### [What is expected]
Find every line with the word "imported". Copy those lines.

====== Data excerpt

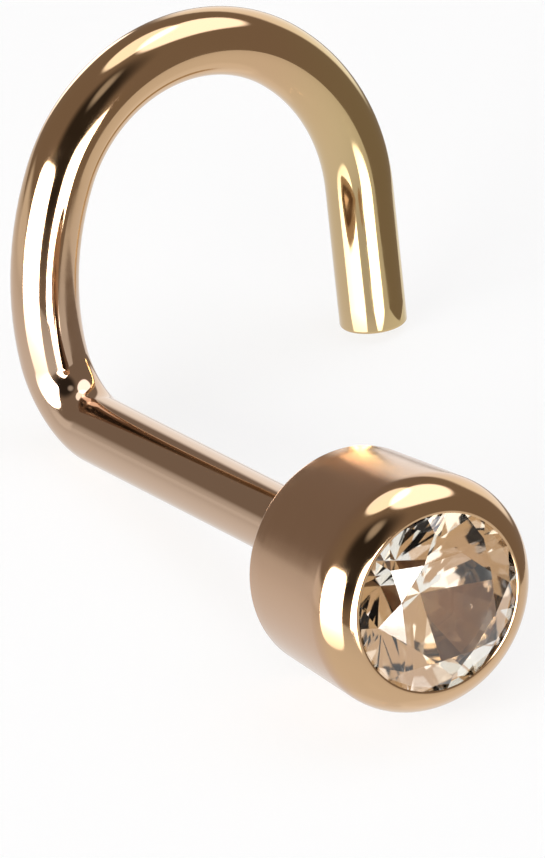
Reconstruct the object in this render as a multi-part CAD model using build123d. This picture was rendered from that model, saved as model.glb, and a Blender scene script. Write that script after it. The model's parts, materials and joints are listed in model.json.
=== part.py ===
from build123d import *
from math import atan, cos, degrees, radians, sin, sqrt, tan
import os

# A gold nose stud, lying on a table in the way that it comes to rest by itself.
#
# A clear round stone sits in a gold cup, under a lip that is rolled over its edge. A round wire is
# soldered to the back of the cup. It runs straight for the thickness of the nostril, turns a tight
# corner and curls round in an open hook, which holds the stud in from the inside of the nose.
#
# Units are millimetres. The stud is first made upright: the wall of the cup ends in the XY plane,
# the stone faces +Z and the post runs down -Z. It is then laid down on the three places that carry
# it, which are the back edge of the cup, the corner of the wire and the tip of its tail. After that
# +Z is up, the stone faces -Y, and the origin is on the table, under the middle of the stud's box.

# The wire: a straight post, a corner, and a hook of three bends with a straight tail.
WIRE_DIAMETER = 0.80
POST_LENGTH = 5.44
CORNER_RADIUS = 0.76  # radii are those of the wire's centre line
HOOK_LEAN = 6.2  # degrees that the hook's first stretch leans out, away from the tail
HOOK_BENDS = (
    # radius, turn in degrees
    (3.74, 33.7),
    (1.99, 103.2),
    (2.46, 50.7),
)
TAIL_LENGTH = 1.71
TAIL_ROUNDING = 0.04
SOLDER_DEPTH = 0.20  # how far the wire is let into the back of the cup
SOLDER_FILLET = 0.10

# The cup. Its diameters are those of the sharp corners, before the rounding. The lip's face slopes
# up from the wall to a crest, and a bright cut falls from the crest to the edge over the stone.
CUP_LENGTH = 1.86
CUP_BACK_DIAMETER = 2.61
CUP_FRONT_DIAMETER = 2.83
BACK_ROUNDING = 0.077
LIP_ROUNDING = 0.47
LIP_SLOPE = 24.0
CREST_DIAMETER = 2.14
CREST_HEIGHT = 0.13
CREST_ROUNDING = 0.07
LIP_OPENING = 2.08
LIP_EDGE_HEIGHT = 0.12
BORE_DIAMETER = 1.50
BACK_WALL = 0.50

# The stone: a round brilliant. Heights are measured from the top of its girdle.
STONE_DIAMETER = 2.30
TABLE_SHARE = 0.56  # the table's width between corners, as a share of the diameter
CROWN_SLOPE = 34.3
PAVILION_SLOPE = 41.0
GIRDLE_HEIGHT = 0.08
STAR_REACH = 0.50  # how far a star facet reaches from the table's edge towards the girdle
LOWER_REACH = 0.77  # how far a lower girdle facet reaches from the girdle towards the point
STONE_GAP = 0.02
STONE_TURN = 22.5  # degrees about the stone's axis

TABLE_ROUNDS = 20  # of improving the resting plane, which settles after a few

WIRE_RADIUS = WIRE_DIAMETER / 2
LIP_RADIUS = LIP_OPENING / 2
CREST_RADIUS = CREST_DIAMETER / 2
BORE_RADIUS = BORE_DIAMETER / 2
TAPER = (CUP_FRONT_DIAMETER - CUP_BACK_DIAMETER) / 2 / CUP_LENGTH

# The main facets meet in ridges. The star facets end on the crown's ridges and the lower girdle
# facets on the pavilion's. The chords join the facets' sixteen corners on the girdle.
MAIN_FACETS = 8
GIRDLE_FACETS = 16
HALF_MAIN = 180 / MAIN_FACETS  # degrees from the middle of a main facet to its ridge
HALF_CHORD = 180 / GIRDLE_FACETS
STONE_RADIUS = STONE_DIAMETER / 2
CHORD_RADIUS = STONE_RADIUS * cos(radians(HALF_CHORD))
TO_RIDGE = cos(radians(HALF_MAIN))
CROWN_HEIGHT = STONE_RADIUS * (1 - TABLE_SHARE) * tan(radians(CROWN_SLOPE))
PAVILION_DEPTH = STONE_RADIUS * tan(radians(PAVILION_SLOPE))
TABLE_EDGE = STONE_RADIUS * TABLE_SHARE * TO_RIDGE
STAR_END = TABLE_EDGE + STAR_REACH * (STONE_RADIUS - TABLE_EDGE)
STAR_END_HEIGHT = (STONE_RADIUS - STAR_END * TO_RIDGE) * tan(radians(CROWN_SLOPE))
LOWER_END = STONE_RADIUS * (1 - LOWER_REACH)
LOWER_END_DEPTH = (STONE_RADIUS - LOWER_END * TO_RIDGE) * tan(radians(PAVILION_SLOPE))

# How steeply the stone's highest and lowest edges leave the girdle, which the cup has to clear.
CROWN_EDGE_RISE = STAR_END_HEIGHT / (STONE_RADIUS - STAR_END)
PAVILION_EDGE_RISE = LOWER_END_DEPTH / (STONE_RADIUS - LOWER_END)


def gap_upright(rise):
    """The height of the stone's gap, measured upright, beside an edge that rises this steeply."""
    return STONE_GAP * sqrt(1 + rise**2)


def girdle_top():
    """The height of the girdle's top when the crown lies a gap below the lip's inner edge."""
    crown_at_lip = (STONE_RADIUS - LIP_RADIUS) * CROWN_EDGE_RISE
    return LIP_EDGE_HEIGHT - gap_upright(CROWN_EDGE_RISE) - crown_at_lip


def cut_facets(stone, slope, first_azimuth, count, radius, height):
    """Cut a ring of flat facets on the stone.

    slope is the angle of a facet's outward normal from straight up, so it is over 90 degrees
    below the girdle. Each facet passes through the point at this radius and height.
    """
    upward = Vector(0, 0, 1)
    tilt = radians(slope)
    for index in range(count):
        azimuth = radians(first_azimuth + index * 360 / count)
        outward = Vector(cos(azimuth), sin(azimuth), 0)
        facet = Plane(
            origin=outward * radius + upward * height,
            z_dir=outward * sin(tilt) + upward * cos(tilt),
        )
        stone = split(stone, bisect_by=facet, keep=Keep.BOTTOM)
    return stone


def make_stone():
    """A round brilliant with its girdle's top at the height zero."""
    bottom = -GIRDLE_HEIGHT - PAVILION_DEPTH
    blank = extrude(Plane.XY.offset(bottom) * Circle(STONE_RADIUS), CROWN_HEIGHT - bottom)

    star_fall = (CROWN_HEIGHT - STAR_END_HEIGHT) / (STAR_END - TABLE_EDGE)
    to_chord = cos(radians(HALF_CHORD))
    tiers = (
        # slope, azimuth of the first facet, count, radius, height
        (CROWN_SLOPE, 0, MAIN_FACETS, STONE_RADIUS, 0),
        (degrees(atan(star_fall)), HALF_MAIN, MAIN_FACETS, TABLE_EDGE, CROWN_HEIGHT),
        (degrees(atan(CROWN_EDGE_RISE / to_chord)), HALF_CHORD, GIRDLE_FACETS, CHORD_RADIUS, 0),
        (180 - PAVILION_SLOPE, 0, MAIN_FACETS, STONE_RADIUS, -GIRDLE_HEIGHT),
        (
            180 - degrees(atan(PAVILION_EDGE_RISE / to_chord)),
            HALF_CHORD,
            GIRDLE_FACETS,
            CHORD_RADIUS,
            -GIRDLE_HEIGHT,
        ),
    )
    stone = blank
    for tier in tiers:
        stone = cut_facets(stone, *tier)
    return stone


def round_corner(profile, corner, radius):
    """Round the corner of a flat profile that lies nearest to a point."""
    return fillet(profile.vertices().sort_by_distance(corner)[0], radius)


def make_cup():
    """The cup, turned about Z: a tapered barrel, a rolled lip, a seat for the stone and a bore."""
    seat_radius = STONE_RADIUS + STONE_GAP
    under_lip = LIP_EDGE_HEIGHT - (seat_radius - LIP_RADIUS) * CROWN_EDGE_RISE
    girdle_bottom = girdle_top() - GIRDLE_HEIGHT

    def seat_height(radius):
        stone_depth = (STONE_RADIUS - radius) * PAVILION_EDGE_RISE
        return girdle_bottom - stone_depth - gap_upright(PAVILION_EDGE_RISE)

    slope = tan(radians(LIP_SLOPE))
    wall_at_crest = CUP_FRONT_DIAMETER / 2 + CREST_HEIGHT * TAPER
    face_width = (wall_at_crest - CREST_RADIUS) / (1 + slope * TAPER)
    back_corner = (CUP_BACK_DIAMETER / 2, -CUP_LENGTH)
    front_corner = (CREST_RADIUS + face_width, CREST_HEIGHT - face_width * slope)
    crest = (CREST_RADIUS, CREST_HEIGHT)
    outline = Polyline(
        (0, -CUP_LENGTH),
        back_corner,
        front_corner,
        crest,
        (LIP_RADIUS, LIP_EDGE_HEIGHT),
        (seat_radius, under_lip),
        (seat_radius, seat_height(seat_radius)),
        (BORE_RADIUS, seat_height(BORE_RADIUS)),
        (BORE_RADIUS, BACK_WALL - CUP_LENGTH),
        (0, BACK_WALL - CUP_LENGTH),
        close=True,
    )
    profile = round_corner(make_face(outline), back_corner, BACK_ROUNDING)
    profile = round_corner(profile, front_corner, LIP_ROUNDING)
    profile = round_corner(profile, crest, CREST_ROUNDING)
    return revolve(Plane.XZ * profile, Axis.Z)


def straight(start, heading, length):
    """A straight run of the wire's centre line, and where it ends."""
    end = start + heading * length
    return Line(start, end), end


def along_arc(start, heading, side, radius, turn):
    """The place, the heading and the side after an arc that turns from heading towards side."""
    angle = radians(turn)
    place = start + heading * (radius * sin(angle)) + side * (radius * (1 - cos(angle)))
    new_heading = heading * cos(angle) + side * sin(angle)
    new_side = side * cos(angle) - heading * sin(angle)
    return place, new_heading, new_side


def bend(start, heading, side, radius, turn):
    """An arc of the centre line, with the place, the heading and the side where it ends."""
    middle, _, _ = along_arc(start, heading, side, radius, turn / 2)
    end, new_heading, new_side = along_arc(start, heading, side, radius, turn)
    return ThreePointArc(start, middle, end), end, new_heading, new_side


def wire_route():
    """The wire's centre line, and the places on it that can touch the table.

    Returns the edges, the corner as (start, heading, side), and the tip as (place, heading).
    """
    down = Vector(0, 0, -1)
    lean = radians(HOOK_LEAN)
    upright = Vector(-sin(lean), cos(lean), 0)
    tailward = Vector(cos(lean), sin(lean), 0)

    start = Vector(0, 0, SOLDER_DEPTH - CUP_LENGTH)
    post, corner_start = straight(start, down, SOLDER_DEPTH + POST_LENGTH)
    corner, place, heading, _ = bend(corner_start, down, upright, CORNER_RADIUS, 90)
    edges = [post, corner]

    side = tailward
    for radius, turn in HOOK_BENDS:
        arc, place, heading, side = bend(place, heading, side, radius, turn)
        edges.append(arc)
    tail, tip = straight(place, heading, TAIL_LENGTH)
    edges.append(tail)
    return edges, (corner_start, down, upright), (tip, heading)


def make_wire(edges):
    """A round wire swept along its centre line, with the rim of its cut end rounded."""
    path = Wire(edges)
    section = Plane(origin=path @ 0, z_dir=path % 0) * Circle(WIRE_RADIUS)
    wire = sweep(section, path=path)
    rim = wire.edges().filter_by(GeomType.CIRCLE).sort_by_distance(path @ 1)[0]
    return fillet(rim, TAIL_ROUNDING)


def make_metal(edges):
    """The cup and the wire in one piece, with a small fillet of solder round the joint."""
    metal = make_cup() + make_wire(edges)
    joint = metal.edges().filter_by(GeomType.CIRCLE).sort_by_distance((0, 0, -CUP_LENGTH))[0]
    return fillet(joint, SOLDER_FILLET)


def lowest_of_ring(centre, axis, ring_radius, rounding, up):
    """The lowest point of a rounded circular edge, whose rounding has its middle on the ring."""
    level = up - axis * up.dot(axis)
    return centre - level.normalized() * ring_radius - up * rounding


def find_contacts(corner, tip, up):
    """The lowest points of the cup's back edge, of the wire's corner and of its tip."""
    ring_radius = CUP_BACK_DIAMETER / 2 + BACK_ROUNDING * (TAPER - sqrt(1 + TAPER**2))
    ring_centre = Vector(0, 0, BACK_ROUNDING - CUP_LENGTH)
    cup_point = lowest_of_ring(ring_centre, Vector(0, 0, 1), ring_radius, BACK_ROUNDING, up)

    start, heading, side = corner
    level_at = degrees(atan(-heading.dot(up) / side.dot(up)))
    lowest, _, _ = along_arc(start, heading, side, CORNER_RADIUS, level_at)
    corner_point = lowest - up * WIRE_RADIUS

    place, heading = tip
    ring_centre = place - heading * TAIL_ROUNDING
    ring_radius = WIRE_RADIUS - TAIL_ROUNDING
    tip_point = lowest_of_ring(ring_centre, heading, ring_radius, TAIL_ROUNDING, up)
    return cup_point, corner_point, tip_point


def find_table(corner, tip):
    """The plane of the table, with its Y axis pointing away from the side that the stone faces."""
    up = Vector(0, 1, 0)
    for _ in range(TABLE_ROUNDS):
        cup_point, corner_point, tip_point = find_contacts(corner, tip, up)
        normal = (corner_point - cup_point).cross(tip_point - cup_point).normalized()
        up = normal if normal.dot(up) > 0 else -normal
    backward = up * up.Z - Vector(0, 0, 1)
    return Plane(origin=cup_point, x_dir=backward.cross(up), z_dir=up)


edges, corner, tip = wire_route()
table = find_table(corner, tip)
stone = Location((0, 0, girdle_top()), (0, 0, STONE_TURN)) * make_stone()
pieces = {
    "setting_and_screw": table.to_local_coords(make_metal(edges)),
    "stone": table.to_local_coords(stone),
}

box = Compound(list(pieces.values())).bounding_box()
to_origin = Location((-box.center().X, -box.center().Y, 0))

os.makedirs("parts", exist_ok=True)
for name, piece in pieces.items():
    placed = to_origin * piece
    print(name, "volume", round(placed.volume, 3), "mm3, box", placed.bounding_box())
    export_step(placed, f"parts/{name}.step")
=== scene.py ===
# %% [markdown]
# # A gold nose stud with a clear stone
#
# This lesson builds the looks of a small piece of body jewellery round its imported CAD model. The
# stud is two pieces: the metal, which is a turned cup with a bent wire soldered to its back, and a
# faceted stone held under the cup's rolled lip.
#
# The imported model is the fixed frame. Everything is in metres and in the same place as the CAD, so
# nothing has to be fitted by eye.

# %% Load the frame
import json
from math import atan, cos, pi, radians, sin, tan

import bmesh
import bpy
from mathutils import Matrix, Vector


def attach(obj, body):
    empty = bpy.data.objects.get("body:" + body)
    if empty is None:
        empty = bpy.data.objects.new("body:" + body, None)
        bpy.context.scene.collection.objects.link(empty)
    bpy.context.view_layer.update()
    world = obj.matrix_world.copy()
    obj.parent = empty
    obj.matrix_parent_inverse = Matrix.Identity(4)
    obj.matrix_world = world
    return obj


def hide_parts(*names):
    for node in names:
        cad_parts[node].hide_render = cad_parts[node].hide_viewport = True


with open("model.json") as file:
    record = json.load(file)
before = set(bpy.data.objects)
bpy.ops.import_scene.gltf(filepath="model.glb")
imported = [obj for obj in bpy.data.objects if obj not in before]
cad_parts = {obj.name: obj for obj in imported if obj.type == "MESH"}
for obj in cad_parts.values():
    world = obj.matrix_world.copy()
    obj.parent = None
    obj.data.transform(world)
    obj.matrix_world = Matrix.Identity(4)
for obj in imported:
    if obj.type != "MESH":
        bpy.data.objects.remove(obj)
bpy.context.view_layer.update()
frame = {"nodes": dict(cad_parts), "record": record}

MM = 0.001
print("CAD nodes:", sorted(frame["nodes"]))

# %% [markdown]
# ## The bench the stud is made on
#
# A goldsmith doesn't make a stud in the pose it later lies in. The cup is turned upright, and the
# wire is bent from there, so the sizes are simple in an upright frame: the cup's wall ends at
# height zero, the stone faces +Z and the post runs down -Z. The record's mounts say where that
# frame lies. The post's own line gives the Z axis, and the flat patch on the cup's back the Y axis.

# %% Find the bench frame from the mounts
CUP_LENGTH = 1.86  # all sizes on the bench are in millimetres
SOLDER_FILLET = 0.10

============

### [Correct result]
# This lesson builds the looks of a small piece of body jewellery round its imported CAD model. The
# The imported model is the fixed frame. Everything is in metres and in the same place as the CAD, so
imported = [obj for obj in bpy.data.objects if obj not in before]
cad_parts = {obj.name: obj for obj in imported if obj.type == "MESH"}
for obj in imported:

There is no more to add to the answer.